Anziché abbattersi, la Juve si è accesa immediatamente e la sua reazione, peraltro lucida, nella mezz’ ora che mancava al calcar del sipario ha prodotto tutto quello che per eccesso di prudenza era stato elargito con parsimonia in precedenza.
Mentre la difesa albionica, forse attonita, vedeva le streghe, l’ animo di un popolo si riscaldava alla luce di una fiamma forse ancora troppo flebile per diventare incendio, ma bastevolmente tenace per instillare in chi ha riso delle recenti cadute un’ inquietante preoccupazione.

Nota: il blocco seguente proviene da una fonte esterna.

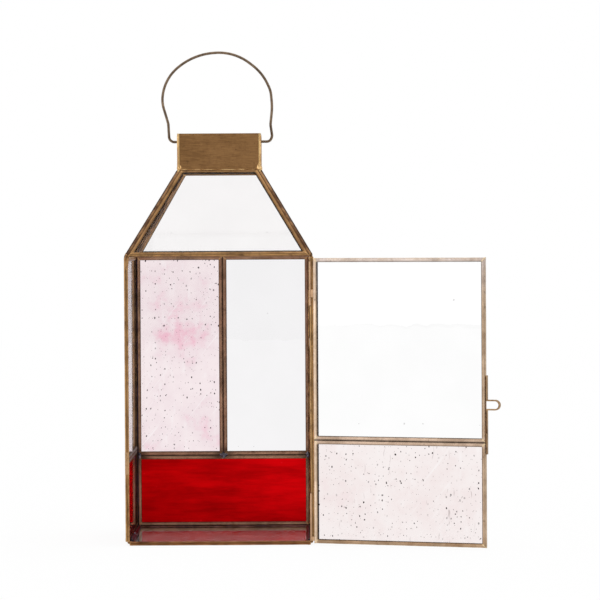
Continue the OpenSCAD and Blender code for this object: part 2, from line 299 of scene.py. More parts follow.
def tube_faces(start, rings, lap):
    """Faces of a tube made of rings of points, closed at both ends."""
    faces = []
    for row in range(rings - 1):
        a, b = start + row * lap, start + (row + 1) * lap
        for k in range(lap):
            n = (k + 1) % lap
            faces.append((a + k, a + n, b + n, b + k))
    last = start + (rings - 1) * lap
    faces.append(tuple(start + k for k in reversed(range(lap))))
    faces.append(tuple(last + k for k in range(lap)))
    return faces


def strip_point(shape, ends, share, place, held, seed):
    """A point of a strip, pushed out by waves and solder unless held, and its share of solder."""
    a, b = ends
    t, z = place
    flat = a.lerp(b, share)
    p = shape["origin"] + shape["u"] * flat.x + shape["v"] * flat.y + shape["n"] * z
    from_end = min(share, 1 - share) * (b - a).length
    blob = 1 - smooth(from_end, SOLDER_START, SOLDER_REACH * (1 + 0.5 * lumps(p, 2 * MM, seed)))
    if held:
        return p, blob
    lift = STRIP_WAVE * lumps(p, WAVE_LENGTH, seed)
    lift += blob * SOLDER_LIFT * (0.4 + lumps(p, SOLDER_LUMP, seed))
    along = (b - a).normalized()
    push = (Vector(place) - Vector((CAME / 2, shape["thick"] / 2))).normalized() * lift
    inward = Vector((-along.y, along.x)) * push.x
    return p + shape["u"] * inward.x + shape["v"] * inward.y + shape["n"] * push.y, blob


def channel_frame(name, body):
    """Four mitred strips round one pane, waved a little and thickened with solder at the mitres."""
    shape = pane_shape(name)
    outer, inner = frame_outlines(name, shape)
    slot_low = (shape["thick"] - GROOVE) / 2 + TINY
    seed = rng.uniform(0, 50)
    dark_spots = RAIL_DARK_SPOTS if name.startswith("back") else []
    verts, faces, uvs, wear_and_highlight, grime_and_shade, solder = [], [], [], [], [], []
    for i in range(4):
        j = (i + 1) % 4
        profile = channel_profile(CAME, shape["thick"], i in JOINED[name])
        girth = girths(profile)
        run = (outer[j] - outer[i]).length
        marks = strip_marks(run)
        faces += tube_faces(len(verts), len(marks), len(profile))
        for m in marks:
            for k, (t, z, worn_and_lit, dirt_and_shade) in enumerate(profile):
                ends = (outer[i].lerp(inner[i], t / CAME), outer[j].lerp(inner[j], t / CAME))
                held = t >= CAME - 1.1 * LIP and dirt_and_shade
                p, blob = strip_point(shape, ends, m / run, (t, z), held, seed)
                if (name, i) in HIGHLIT_OUTSIDE_SHADED_INSIDE:
                    worn_and_lit, dirt_and_shade = (1.0, 0.0) if z > slot_low else (0.0, 1.0)
                near = min(((p - spot).length for spot in dark_spots), default=FAR)
                darkened = DARK_SPOT_DEPTH * (1 - smooth(near, *DARK_SPOT_REACH))
                verts.append(p)
                uvs.append((m + i * STRIP_SHIFT, girth[k]))
                wear_and_highlight.append(worn_and_lit)
                grime_and_shade.append(max(dirt_and_shade, SHADE_AND_GRIME_STRIPS.get((name, i), 0.0), darkened))
                solder.append(blob)
    fields = {"wear_and_highlight": wear_and_highlight, "grime_and_shade": grime_and_shade, "solder": solder}
    obj = make_object("frame_" + name, verts, faces, uvs, fields)
    return dress(obj, name + "_channel", body)


# ---------------------------------------------------------------- solder runs

ALL_SIDES = (0, 90, 180, 270)
CLOSED_SIDES = (90, 180, 270)
BACK_CORNERS = (180, 270)
BEAD_SIDES = 12
BEAD_STEP = 1.1 * MM
BEAD_ROUGH = 0.16
# radius of each kind of run, then how far it lies from the edge or corner that it follows
HIP_R, HIP_LIFT = 1.55 * MM, 0.55 * MM
EAVE_R, EAVE_OUT, EAVE_UP, EAVE_SHORT = 0.62 * MM, 1.45 * MM, 0.3 * MM, 1.0 * MM
FLOOR_R, FLOOR_IN = 0.95 * MM, 0.5 * MM
CORNER_R, CORNER_OUT = 1.15 * MM, 0.55 * MM
BLOB_R, BLOB_OUT, BLOB_RISE, BLOB_DROP, BLOB_TAPER = 1.9 * MM, 1.0 * MM, 2.4 * MM, 10 * MM, 0.55
FOOT_R, FOOT_LIFT = 0.26 * MM, 1.5 * MM
FILLET_R, FILLET_IN, FILLET_DROP, FILLET_RISE, FILLET_TAPER = 2.2 * MM, 1.3 * MM, 1.0 * MM, 5 * MM, 0.6
COLLAR_EDGE_R, COLLAR_EDGE_IN, COLLAR_EDGE_SHORT = 0.56 * MM, 0.42 * MM, 0.3 * MM
KNOT_R, KNOT_HALF, KNOT_OUT, KNOT_SPREAD = 1.6 * MM, 2.6 * MM, 0.7 * MM, 0.98
CROSS_KNOT_R, CROSS_KNOT_HALF = 1.5 * MM, Vector((3.2 * MM, 0, 0))
BALL_R, BALL_HALF, BALL_LIFT = 1.5 * MM, Vector((0, 3.0 * MM, 0)), 0.9 * MM
BALL_ALONG = -0.25 * HALF
FLOOR_INNER = HALF - 1.0 * MM
FLOOR_SHORT = 2.0 * MM
FLOOR_RUNS = ((-FLOOR_INNER, 1.5 * MM), (FLOOR_INNER, 1.0 * MM))
BACK_SEAM = HALF - 0.25 * MM
BACK_FOOT_R, BACK_SEAM_R = 0.4 * MM, 0.42 * MM
PULL_SEAM_R = 0.27 * MM


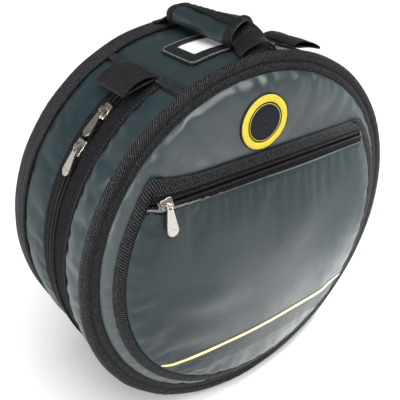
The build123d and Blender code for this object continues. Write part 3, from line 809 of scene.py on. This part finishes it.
def on_top(long, wide, radius):
    """Points on the top panel, long along its arc and wide along the axis, and the way out."""
    angle = np.degrees(long / GUSSET)
    return polar(angle, radius, -11.0 + wide), polar(angle, 1.0, 0.0)


outer_loop = even_loop(53.0, 28.6, 7.0) + (0, WINDOW_SHIFT)
inner_loop = even_loop(38.6, 15.6, 2.5)
share, level = np.array([
    (0, 198.35), (0, 199.9), (0.03, 200.7), (0.10, 200.8), (0.17, 200.3), (0.5, 200.5),
    (0.84, 200.4), (0.93, 200.75), (1, 200.4), (1, 199.75), (0.8, 199.7), (0.13, 199.7),
    (0.12, 198.35)]).T
flat = outer_loop[:, None] * (1 - share[:, None]) + inner_loop[:, None] * share[:, None]
long, wide = flat[..., 0], flat[..., 1]
card_slot = (long > 40) & (np.abs(wide) < 18) & (level < TAPE_OUT)
level = np.where(card_slot, TAPE_OUT, level)
level = level + 0.2 * drift(long, wide, 81, 30) * np.sin(math.pi * share)
frame_mesh = grid(on_top(long, wide, level)[0], np.linspace(0, 320, 161),
                  np.linspace(0, 40, 14), ring=True, tube=True)
place(make("card_window", frame_mesh, TRIM), "body", "dark_trim", "card_window_frame")
eighths = np.radians(np.arange(8) * 45)
ROUND = np.stack([np.cos(eighths), np.sin(eighths)], -1)
bead_long, bead_wide = (even_loop(53.0, 28.6, 7.0) * (51.6 / 53.0, 27.2 / 28.6)).T
bead_path, bead_out = on_top(bead_long, bead_wide + WINDOW_SHIFT, 200.85)
bead = make("card_window_piping", swept(bead_path, 0.55 * ROUND, bead_out, ring=True), PIPING)
place(bead, "body", "dark_trim")
window_lines = []
for half_long, half_wide, shift in ((49.3, 24.8, WINDOW_SHIFT), (41.0, 18.0, 0.0)):
    long, wide = closed(even_loop(half_long, half_wide, 5.0)).T
    window_lines.append(on_top(long, wide + shift, 200.5))
place(stitches("card_window_stitches", window_lines, 3.2, 2.3, 0.32), "body", "dark_trim")

# --- handle ---
# The sleeve's rings: percent of its length and size; its ends turn in
SLEEVE = [(10, 0.62), (4, 0.66), (1, 0.74), (0, 0.86), (0.9, 0.95), (3, 0.985),
          (10, 1), (20, 1.03), (32, 1.045), (44, 1.05), (56, 1.05), (68, 1.045), (80, 1.03),
          (90, 1), (97, 0.985), (99.1, 0.95), (100, 0.86), (99, 0.74), (96, 0.66), (90, 0.62)]
around = np.arange(56) / 56 * TURN
OVAL = [np.sign(v) * np.abs(v) ** (2 / 2.6) for v in (np.cos(around), np.sin(around))]


def grip_ring(y, wide, high):
    """A ring of the sleeve, rolled over to its left towards the front."""
    share = (y - GRIP_FRONT) / GRIP_LONG
    roll = math.radians(38 * (1 - smooth(share * 1.15)))
    across, up = wide * OVAL[0], high * OVAL[1]
    x = across * math.cos(roll) - up * math.sin(roll)
    z = across * math.sin(roll) + up * math.cos(roll)
    middle = GRIP_Z - 0.8 * math.sin(math.pi * np.clip(share, 0, 1)) - 1.2 * share
    return np.stack([x + 1.5 * (1 - share), np.full(len(x), y), middle + z], -1)


def sleeve_ring(y, raise_by):
    """A ring that lies `raise_by` off the outside of the sleeve."""
    outside = np.array(SLEEVE[3:17]).T
    size = np.interp((y - GRIP_FRONT) / GRIP_LONG * 100, *outside)
    return grip_ring(y, GRIP_WIDE * size + raise_by, GRIP_HIGH * size + raise_by)


rows = np.array([grip_ring(GRIP_FRONT + share * GRIP_LONG / 100, GRIP_WIDE * size, GRIP_HIGH * size)
                 for share, size in SLEEVE])
rows[..., 2] += 0.3 * drift(rows[..., 0], rows[..., 1], 91, 24)
grip = tube("grip_sleeve", rows, lengths(rows[:, 0]), rows[6], GRIP_FABRIC)
grip_held = np.zeros(rows.shape[:2])
grip_held[:6] = grip_held[-6:] = 1
relax(grip, grip_held, 3.0, 0.012, 1.6, 14)
place(sewn(grip, 0), "handle", "coated_fabric", "handle_grip")
grip_pieces = [grip]

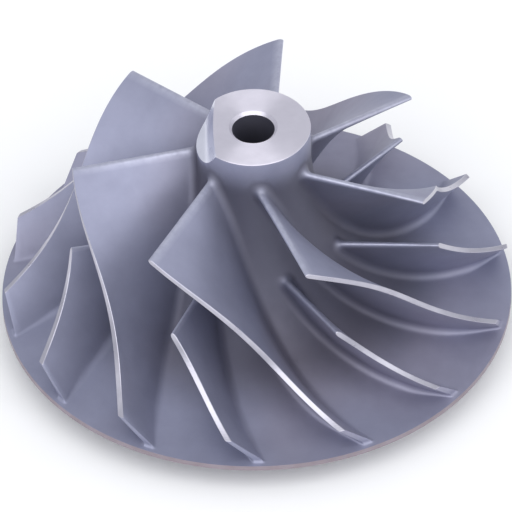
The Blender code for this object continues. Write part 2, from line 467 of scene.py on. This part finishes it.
def add_nose(skin):
    """Nose face, its rounded edge, the balance cut and the bore's mouth."""
    sheet = []
    for i, (z, x, bow) in enumerate(cut_rows()):
        end = cut_end(x, bow, NOSE_R - NOSE_EDGE if i == 0 else NOSE_R)
        row = [end * (1 - 2 * c / CUT_COLUMNS) for c in range(CUT_COLUMNS + 1)]
        sheet.append([skin.add((x + bow * (y / CUT_HALF) ** 2, y, z)) for y in row])
    for low, high in zip(sheet, sheet[1:]):
        skin.strip(low, high, MILLED)
    rings = []
    for turn in range(EDGE_TURNS + 1):
        a = math.pi / (2 * EDGE_TURNS) * turn
        r = NOSE_R - NOSE_EDGE * (1 - math.cos(a))
        z = NOSE_TOP - NOSE_EDGE * (1 - math.sin(a))
        first, last = (skin.points[sheet[1][k]] for k in (-1, 0))
        if turn == EDGE_TURNS:
            first, last = (skin.points[sheet[0][k]] for k in (-1, 0))
        start = math.atan2(first[1], first[0])
        sweep = math.atan2(last[1], last[0]) - start
        angles = [start + sweep * i / EDGE_STEPS for i in range(1, EDGE_STEPS)]
        rings.append([skin.add((r * math.cos(a), r * math.sin(a), z)) for a in angles])
    for low, high in zip(rings, rings[1:]):
        skin.strip(low, high, TURNED)
    for end, side in ((-1, 0), (0, -1)):
        fan = [ring[side] for ring in rings]
        for low, high in zip(fan, fan[1:]):
            skin.face((sheet[1][end], low, high), TURNED)
        skin.face((sheet[1][end], fan[-1], sheet[0][end]), TURNED)
    rings[0] = [sheet[1][-1]] + rings[0] + [sheet[1][0]]
    rings[-1] = [sheet[0][-1]] + rings[-1] + [sheet[0][0]]
    mouth = skin.ring(BORE_R + BORE_CHAMFER, NOSE_TOP, BORE_STEPS)
    face = rings[-1] + sheet[0][1:-1]
    flat = {n: skin.points[n][:2] for n in face + mouth}
    fill(skin, flat, [face, mouth], TURNED)
    near = [row[0] for row in sheet[2:-1]]
    far = [row[-1] for row in sheet[-2:1:-1]]
    return rings[0] + near + [sheet[-1][0]] + far, mouth


def add_back(skin, rim, mouth):
    """Rim, back face, boss and bore."""
    back = Surface(BACK_CURVE)
    profile = [(WHEEL_R, RIM_BEVEL - RIM_THICK), (WHEEL_R - RIM_BEVEL, -RIM_THICK)]
    for i in range(BACK_ROWS + 1):
        s = back.s[-1] * i / BACK_ROWS
        profile.append((float(np.interp(s, back.s, back.r)), float(np.interp(s, back.s, back.z))))
    for i in range(1, BOSS_ROWS + 1):
        a = 0.5 * math.pi * i / BOSS_ROWS
        r = BOSS_R + BOSS_ROUND - BOSS_ROUND * math.sin(a)
        profile.append((r, BACK_STEP - BOSS_STEP - BOSS_RISE * (1 - math.cos(a))))
    profile += [(BOSS_R, BOSS_FACE + BOSS_BEVEL), (BOSS_R - BOSS_BEVEL, BOSS_FACE)]
    row = rim
    for i, (r, z) in enumerate(profile):
        new = skin.ring(r, z, RIM_STEPS)
        skin.strip(row, new, LAND if i else RIM, closed=True)
        row = new
    foot = skin.ring(BORE_R + BORE_CHAMFER, BOSS_FACE, BORE_STEPS)
    flat = {n: skin.points[n][:2] for n in row + foot}
    fill(skin, flat, [row, foot], TURNED)
    # The bore's wall takes the full painted shade.
    upper = skin.ring(BORE_R, NOSE_TOP - BORE_CHAMFER, BORE_STEPS, recess=1.0)
    lower = skin.ring(BORE_R, BOSS_FACE + BORE_CHAMFER, BORE_STEPS, recess=1.0)
    for a, b, finish in ((mouth, upper, TURNED), (upper, lower, CAST), (lower, foot, TURNED)):
        skin.strip(a, b, finish, closed=True)


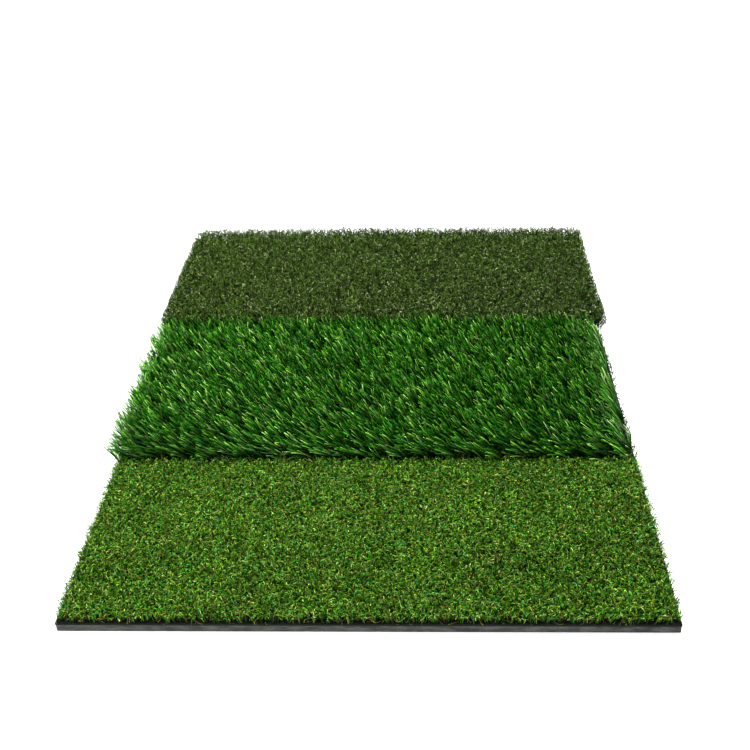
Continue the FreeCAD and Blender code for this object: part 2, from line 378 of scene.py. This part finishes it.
def crush(piece):
    """Gives a pile piece a mesh of its own."""
    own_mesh(piece)


# ---------------------------------------------------------------- fairway

# For each turf: the gauge is the distance between rows of tufts, the stitch that between tufts in a
# row, and the height is what the pile is pressed to.  The overhangs are those past the left, right,
# front and back edge.  The depth is painted shading: a brightness at shares of a strand's length
# from its root, dark low in the pile as painted shade and above 1 at the tips as painted light.
FAIRWAY_GAUGE = 3.96875 * MM
FAIRWAY_STITCH = 2.4 * MM
FAIRWAY_HEIGHT = 8.8 * MM
FAIRWAY_LENGTHS = (7.0 * MM, 10.2 * MM)
FAIRWAY_HALF_WIDTHS = (0.18 * MM, 0.28 * MM)
FAIRWAY_JOINTS = (0.0, 0.4, 0.6, 0.74, 0.87, 1.0)
FAIRWAY_SLANT = (0.0, 0.45)
FAIRWAY_CURL = (0.9, 2.0)
FAIRWAY_DROOP = (0.2, 2.0)
FAIRWAY_TWIST = 0.7
FAIRWAY_OVERHANGS = (3.2 * MM, 4.0 * MM, 1.2 * MM, 1.6 * MM)
FAIRWAY_PAINTED_SHADING = ((0.0, 0.15), (0.4, 0.4), (0.75, 1.05), (1.0, 1.5))

# The palest shade of each yarn is its own light colour, and in part whitened as a painted
# highlight.
# name, strands in a tuft, shades
FAIRWAY_YARNS = (
    ("fairway_mid_green", 2, ((0.025, 0.12, 0.0005), (0.075, 0.27, 0.002), (0.22, 0.48, 0.045))),
    ("fairway_emerald", 2, ((0.004, 0.10, 0.002), (0.018, 0.22, 0.012), (0.08, 0.40, 0.08))),
    ("fairway_olive", 2, ((0.055, 0.11, 0.0005), (0.16, 0.25, 0.002), (0.43, 0.50, 0.12))),
    ("fairway_leaf_green", 2, ((0.035, 0.12, 0.0005), (0.10, 0.27, 0.002), (0.30, 0.51, 0.07))),
)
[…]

Se la trasferta si è conclusa in gloria, gran merito deve essere ascritto ad un Cuadrado magnifico anche per l’ abnegazione profusa nei contesti di gioco a lui meno consoni. In talune circostanze ha addirittura richiamato alla memoria dei calciofili “diversamente”giovani le movenze di quel grandissimo padrone della fascia che fu Franco Causio, altrimenti detto il “barone”. Ricalcarne almeno parzialmente le orme dipenderà solo da lui, il talento non gli manca.
Ai fini della crescita collettiva è stato altresì importante che gli stoccatori designati abbiano riallacciato il feeling con la rete. Segnare dà morale e sicurezza, che per le punte sono puro ossigeno; così come il tracimante entusiasmo collettivo di fine giochi corroborerà la coesione di un gruppo alla ricerca di nuovi equilibri.
È andata. Ovviamente auspichiamo che la rondine inglese preannunci una nuova primavera domestica, perché non siamo pronti, ne mai lo saremo, ad un’ annata di piccolo cabotaggio.
Lo verificheremo prestissimo e, forse non casualmente, proprio nell’ impianto più britannico del contesto peninsulare. Per il momento: alleluia!